Friday, November 14, 2014

Proposed Digital Billboard Ordinance is an Insult to the Public Process

I just posted the following entry on the Indiana Forefront Blog - because my Had Enough Indy blog ist verboten in City Hall.


The proposed digital billboard ordinance, coming before a Council committee Monday night, is an insult to the public process.

This lobbyist written law would overturn the compromise embodied in the current law, which bans digital billboards in Indianapolis.  The current law was created with a robust, public process that included all stakeholders and was led by a bipartisan Council effort.

The current law has been vigorously defended, both before the Boards of Zoning Appeals, the Metropolitan Development Commission, and in the Courts.

The proposed ordinance would declare that digital billboards erected in Indianapolis are not really illuminated by, among other things, intermittent lights.  Yah, right.  And the emperor is fully clothed.
This particular phrase is included as an end run around a long standing agreement between the Indiana Department of Transportation and the Federal Highway Administration that, due to the intermittent lighting, bans digital billboards.

The lobbyists also included a provision that would allow the various ads to take up to 2 seconds to transition.  The literature clearly demonstrates that this is a particularly dangerous thing to do.  Two seconds inattention to the road ahead, is considered a hazardous driving condition.  The delayed changeover is specifically used in order to call attention to the ad, as drivers fix their attention, waiting for the next one to appear.

I could mention that a Michigan study demonstrated a statistically significant rise in accidents within 0.25 miles of digital billboards, even while the average accident rate on their highways fell between 2004 and 2012 – representing the years before and after  installation of electronic billboards.  The deviation is an 18% increase in accidents near such a billboard over the expected number.
I could also mention that a 2013 study of digital billboard induced driver distraction in Sweden, led that country to remove the signs and ban them.

Or, I could mention that an Israeli study that demonstrated a decrease in accidents of more than 30% when billboards were covered or removed along a busy Tel Aviv highway.  Injury and deaths from these accidents dropped 69%.

I could mention lots of studies.  But that is not the point I most want to make here.

The billboard lobbyists have been haunting the back rooms of City Hall for years now.  The total revision of our zoning laws has been going on for the last three.  The public could have been included in a review of the digital billboard ban in a comprehensive and valid way.

Instead, we are left out of the loop by some of our own elected officials.  Our previous efforts and our previous compromises are thrown aside as insignificant and meaningless history.
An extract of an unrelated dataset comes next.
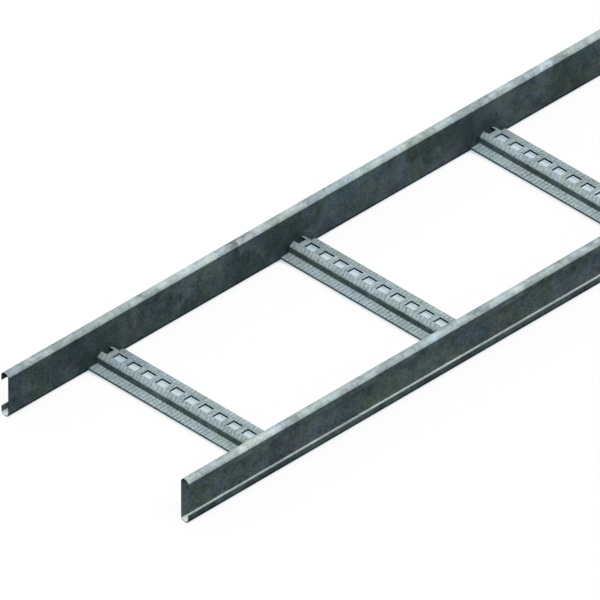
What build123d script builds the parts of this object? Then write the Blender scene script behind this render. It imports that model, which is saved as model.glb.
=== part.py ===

Its bad enough that lobbyists for any industry are allowed free rein to write our laws.  Its even worse when they are overturning a law that involved so many people, so many hours, and so much effort and money to create and defend.


Nicolas Martin said...

Billboards are free speech. Government has no business regulating them. If one presents a major nuisance, which is unlikely, a civil suit can be brought by persons annoyed.

Had Enough Indy? said...

The view is owned by the public. We get to regulate it.

Nicolas Martin said...
This comment has been removed by the author.
Nicolas Martin said...

The view is owned by the public? That is unalloyed totalitarianism.

So, the public (majority) doesn't like to see people kissing in public. Banned. The public doesn't want to see books that have sexual themes. Banned. The public doesn't prefer to see promotions for alcohol, dancing, or Judaism. Banned. The majority doesn't want to see gay people holding hands. Banned. They don't want to see posters in front of theaters that show R rated movies. Banned.

This is exactly why the founders viewed majoritarianism as a form of tyranny.

Had Enough Indy? said...

You need a better dictionary.

Nicolas Martin said...

Your retorts are as weak as your reasoning.

Had Enough Indy? said...

No doubt...

Jon E. Easter said...

The United States Supreme Court has time and time again upheld time, place, and manner restrictions on free speech.

It's the same reason why you have to apply for a permit to have a parade down Meridian Street or you can't put a billboard in your backyard.

Anonymous said...

Nicholas Martin, your retorts are simply lazy logical fallacies. The false equivalency between regulating outdoor digital advertising and displays of public affection is so absurd it doesn't warrant a response. Not to mention that there is a difference between commercial and political speech.